Verwoerd wanted to see if he had gained support from the English electorate, and therefore decided to bring the next election forward to 1961. The NP had however only received a very slight increase in support, and they got two extra seats, binging their number up to 105 in the national parliament. The election results proved that the English were not fully persuaded and that Verwoerd had failed to unite the white population. He decided to appoint two English-speakers to the cabinet and continued to invite the English to vote for and join the NP. He did manage slowly to win the support of some of the English, and in the 1966 election the NP received 126 seats.
The English speaking electorate
The English were divided mainly into two camps over the republican issue. The first group were upset about the break in ties with Britain and still felt loyalty to the crown. This group were also very upset about the fact that they now needed to choose between becoming South African or British citizens. This was the worst part for many. Many of these English had voted against the republic, and Natal remained the most English province. A large part of the English community felt that leaving the Commonwealth was a mistake and that South Africa was now on a difficult path.
Others English speakers were pushed towards the NP after the republic was formed. They agreed with Verwoerd’s call for unity, especially as they saw decolonization in the rest of Africa. Many of these English speakers also felt alienated by Macmillan’s ‘Wind of Change’ speech and felt that, together with British decolonization, Britain was abandoning them. This is a sentiment Verwoerd would exploit.
Black South Africans
For people who were not White there was little doubt that the National Party (NP) victory was a serious setback to their hopes and aspirations. Before the election, George Golding, leader of the moderate Coloured People's National Union, warned that an NP government would seriously threaten the coloured 'race'. He soon abandoned attempts to co-operate with the new government.
The new government 'tried' to introduce some measures that they hoped would address increasing criticism. In 1960 they started taking steps towards economic and educational development in Coloured areas, and in 1963 they recognized Indians as citizens of the Republic of South Africa for the first time. They also started working on the homeland situation and ‘decolonization in South Africa’. In the Transkei a form of self- government was granted in 1963. The government hoped that these steps would reduce international criticism.
However these developments hid the actual picture.
The black leadership watched the election campaign of 1948 with weary resignation. The NP's election platform promised that South Africa would remain a white man's country. Albert Luthuli, who would later become leader of the African National Congress, wrote that blacks had been so disillusioned by the Smuts government that the election result 'did not either surprise us or extremely interest us'. He confessed, however, that 'few (if any) of us understood how swift the deterioration was destined to be'. But he also took some comfort in it. The 'very intensity of NationÂalist oppression' had produced among the Black masses a greater political awareness that would finally goad them out of their 'resigned endurance'.

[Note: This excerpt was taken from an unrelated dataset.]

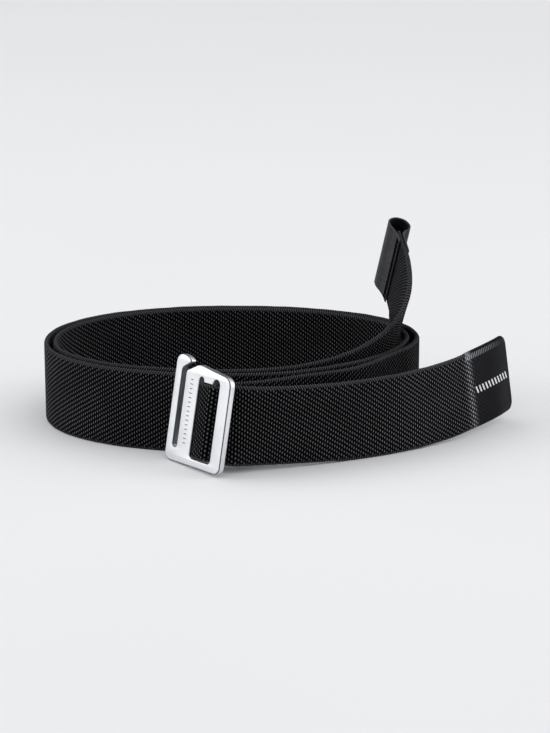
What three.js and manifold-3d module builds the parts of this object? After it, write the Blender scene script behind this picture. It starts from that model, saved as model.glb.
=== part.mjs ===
// Elastic webbing belt, standing coiled on its edge, with a flat hook buckle, a sewn loop tab and a coated tip.
// Millimetres, +Z up. The web lies in a double coil; its free end runs out to the right of the buckle,
// and its tail climbs out of the coil to the loop tab.
import * as THREE from "three";
import { mergeVertices } from "three/addons/utils/BufferGeometryUtils.js";
import Module from "manifold-3d";

const wasm = await Module();
wasm.setup();

// ---- Driving dimensions ----
const WEB_WIDTH = 38;
const WEB_THICKNESS = 2.2;
const SLOT_WIDTH_OF_WEB = 35; // the web is squeezed between the ends of the buckle's slots
const SEWN_THICKNESS = 1.6; // the web under the loop tab's stitching
const EDGE_BEVEL = 0.5;
const CLEARANCE = 0.3;
const STEP = 5; // spacing of the web's sections along its length
const FINE_STEP = 1.2; // the same where the web turns round the buckle's bar

const FLOOR_MIDDLE = new THREE.Vector3(21.7, -3.7, 0); // the middle of the footprint, from the coil's middle

// The coil is an oval of four quarters, each with its own middle, depth and fullness.
const LEFT_REACH = 89.9;
const RIGHT_REACH = 88.7;
const QUARTERS = [
  { side: -1, end: -1, middle: 14.5, depth: 61, fullness: 2.15 }, // front to left bend
  { side: -1, end: 1, middle: 14.5, depth: 62.3, fullness: 2.15 }, // left bend to far side
  { side: 1, end: 1, middle: 22, depth: 54.8, fullness: 2.05 }, // far side to right bend
  { side: 1, end: -1, middle: 22, depth: 69.3, fullness: 1.82 }, // right bend to front
];
// How far the web lies inside the outer oval at the start of each quarter of the first turn.
const FIRST_TURN_INSET = [6.8, 4.2, 4.4, 4.8, 0];
const KNOTS_PER_QUARTER = 5;

// Buckle plate, in its own plane: u to the right, v up, both from its lower left corner.
const PLATE_WIDTH = 40;
const PLATE_THICKNESS = 3.1;
const PLATE_BEVEL = 0.55;
const BAR_LEFT = 21.1;
const BAR_RIGHT = 27.4;
const BAR_THICKNESS = 1.5;
const BAR_ROUNDING = 0.7;
const SLOTS_BOTTOM = 3.5;
const SLOTS_TOP = 39.5;
// The plate leans on its lower right corner, turned away from the coil.
const PLATE_CORNER = new THREE.Vector3(-5.5, -86, 1.65);
const PLATE_TURN = -50.3; // degrees
const PLATE_RISE = -1.8;
const PLATE_LEAN = -11.7;

// Loop tab, in the plane across the web's width: a along the web's end, b out of the tab's front.
const TAB_THICKNESS = 0.7;
const TAB_WIDTH = WEB_WIDTH;
const BACK_LEG_EASE = 0.15; // the web curves away from the tab's back leg
const STITCH_PITCH = 2.8;
const STITCH_COUNT = 13;
const STITCH_ROWS = [1.6, 3.6]; // from the tab's front edge
const STITCH_RISE = 0.2;
const THREAD_RADIUS = 0.25;
const SEWN_LENGTH = 8.6; // from the tab's front edge to the web's end

// Coated tip
const FILM_LENGTH = 33;
const FILM_WALL = 0.35;
const FILM_THICKNESS = 2.4;
const TIP_CORNER = 3.2;

// Gaps left in the web where it flexes
const FLEX_GAP = 1.2;
const BUCKLE_FLEX_GAP = 1.8;

// ---- Small helpers ----
const COLOURS = {
  web: { color: 0x17171a, roughness: 0.85, metalness: 0 },
  coated: { color: 0x26262a, roughness: 0.55, metalness: 0 },
  film: { color: 0x0e0f18, roughness: 0.3, metalness: 0 },
  thread: { color: 0x0c0c0e, roughness: 0.6, metalness: 0 },
  steel: { color: 0xc9cbd0, roughness: 0.28, metalness: 1 },
};

const part = new THREE.Group();

function addNode(name, geometry, look) {
  const mesh = new THREE.Mesh(geometry, new THREE.MeshStandardMaterial(COLOURS[look]));
  mesh.name = name;
  mesh.position.copy(FLOOR_MIDDLE).negate();
  part.add(mesh);
  return mesh;
}

function toSolid(geometry) {
  const bare = geometry.clone();
  bare.deleteAttribute("normal");
  bare.deleteAttribute("uv");
  const merged = mergeVertices(bare, 1e-4);
  return new wasm.Manifold(new wasm.Mesh({
    numProp: 3,
    vertProperties: new Float32Array(merged.attributes.position.array),
    triVerts: new Uint32Array(merged.index.array),
  }));
}

function toGeometry(solid) {
  const mesh = solid.getMesh();
  const geometry = new THREE.BufferGeometry();
  geometry.setAttribute("position", new THREE.BufferAttribute(mesh.vertProperties, 3));
  geometry.setIndex(new THREE.BufferAttribute(mesh.triVerts, 1));
  return geometry;
}

const smooth = (t) => t * t * (3 - 2 * t);
const clamp01 = (t) => Math.min(1, Math.max(0, t));
const degrees = THREE.MathUtils.degToRad;

// ---- Buckle frame ----
const plateFrame = new THREE.Matrix4().makeRotationFromEuler(
  new THREE.Euler(degrees(PLATE_LEAN), degrees(PLATE_RISE), degrees(PLATE_TURN), "ZYX"),
);
const plateRight = new THREE.Vector3().setFromMatrixColumn(plateFrame, 0);
const plateBack = new THREE.Vector3().setFromMatrixColumn(plateFrame, 1);
const plateUp = new THREE.Vector3().setFromMatrixColumn(plateFrame, 2);

function onPlate(u, back, v) {
  return PLATE_CORNER.clone()
    .addScaledVector(plateRight, u - PLATE_WIDTH)
    .addScaledVector(plateBack, back)
    .addScaledVector(plateUp, v);
}

// ---- Route of the web ----
// A knot is the middle of the web, how far its top edge leans along X and Y for each unit of height, and
// its width there.
function knot(x, y, z = WEB_WIDTH / 2, leanX = 0, leanY = 0, width = WEB_WIDTH) {
  return { at: new THREE.Vector3(x, y, z), lean: new THREE.Vector3(leanX, leanY, width) };
}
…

In 1960 the ANC and PAC had been banned, and these organizations were now starting to re-group and function underground. They rejected the newly formed republic because Black people had had no say in its formation.

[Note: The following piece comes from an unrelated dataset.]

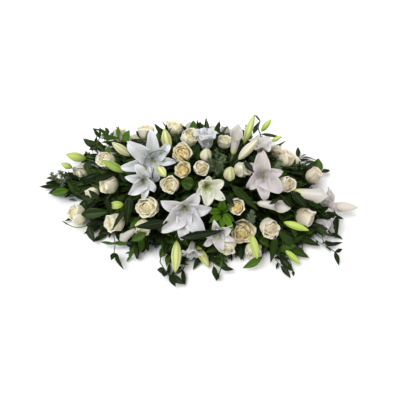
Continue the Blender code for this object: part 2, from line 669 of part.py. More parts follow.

In May 1961 a group representing the banned ANC called for multiracial talks between members representing the different racial groups. They also stated that if the government ignored the request, a strike would be held over the period 29-31 May, overlapping with the time of the inauguration of the republic. These strikes would show that they did not support the new republic in its present form. The government ignored the request and the strike took place. The National Party government reacted quickly and harshly, giving the police the right to detain people for twelve days. Many leaders were arrested and there were cases of police brutality. It was decided that the strike should be called off early (30 May) to stop any further violent action.

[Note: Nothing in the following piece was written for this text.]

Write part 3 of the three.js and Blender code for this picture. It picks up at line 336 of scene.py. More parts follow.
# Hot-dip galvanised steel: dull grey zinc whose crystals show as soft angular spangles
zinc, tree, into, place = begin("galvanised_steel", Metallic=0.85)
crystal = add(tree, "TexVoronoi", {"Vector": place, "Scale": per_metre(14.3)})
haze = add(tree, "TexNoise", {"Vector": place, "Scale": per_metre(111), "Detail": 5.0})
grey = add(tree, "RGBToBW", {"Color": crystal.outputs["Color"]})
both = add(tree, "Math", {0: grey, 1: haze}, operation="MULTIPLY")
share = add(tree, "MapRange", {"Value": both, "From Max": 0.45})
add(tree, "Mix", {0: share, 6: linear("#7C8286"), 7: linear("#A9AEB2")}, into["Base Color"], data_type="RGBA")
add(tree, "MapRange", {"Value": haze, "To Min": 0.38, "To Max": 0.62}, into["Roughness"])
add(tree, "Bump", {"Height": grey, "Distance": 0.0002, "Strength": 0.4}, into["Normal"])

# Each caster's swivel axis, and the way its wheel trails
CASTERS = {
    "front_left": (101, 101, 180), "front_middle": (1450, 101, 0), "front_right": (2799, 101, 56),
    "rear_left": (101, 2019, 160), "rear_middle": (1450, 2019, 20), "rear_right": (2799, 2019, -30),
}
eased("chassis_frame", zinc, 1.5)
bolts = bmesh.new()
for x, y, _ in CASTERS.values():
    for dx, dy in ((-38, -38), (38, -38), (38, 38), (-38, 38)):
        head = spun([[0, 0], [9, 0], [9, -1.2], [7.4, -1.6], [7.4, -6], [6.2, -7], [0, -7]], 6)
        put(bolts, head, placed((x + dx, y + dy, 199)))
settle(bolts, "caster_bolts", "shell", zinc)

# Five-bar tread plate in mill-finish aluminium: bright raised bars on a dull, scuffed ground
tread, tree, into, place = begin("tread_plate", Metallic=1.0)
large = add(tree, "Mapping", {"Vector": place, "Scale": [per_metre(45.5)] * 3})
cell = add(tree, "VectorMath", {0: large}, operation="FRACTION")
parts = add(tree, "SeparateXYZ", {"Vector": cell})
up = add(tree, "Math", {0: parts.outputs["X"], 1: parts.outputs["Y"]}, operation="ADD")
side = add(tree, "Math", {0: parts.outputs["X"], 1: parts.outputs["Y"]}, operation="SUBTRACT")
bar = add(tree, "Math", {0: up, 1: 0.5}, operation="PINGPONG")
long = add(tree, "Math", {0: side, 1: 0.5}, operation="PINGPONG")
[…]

After assessing the situation, the government’s violence and their refusal to talk, it was decided that the ANC needed to find new methods of resistance. The ANC had always followed a policy of non-violence, but in this climate it was decided that this could no longer be effective. They decided to form a military wing, Umkhonto we Sizwe (MK), which would carry out acts of sabotage in South Africa. MK was formed in 1961, and the first acts of sabotage took place on 16 December 1961, a day of great cultural and political significance to Afrikaners. The struggle against apartheid had now entered a new phase.
Thus, while the formation of the republic brought about greater unity between English and Afrikaans speakers, it caused a greater divide between those that supported apartheid and those that were against it. White politics came to focus increasingly on apartheid, and black resistance entered a more radical phase, with the freedom movements now operating an armed struggle from underground.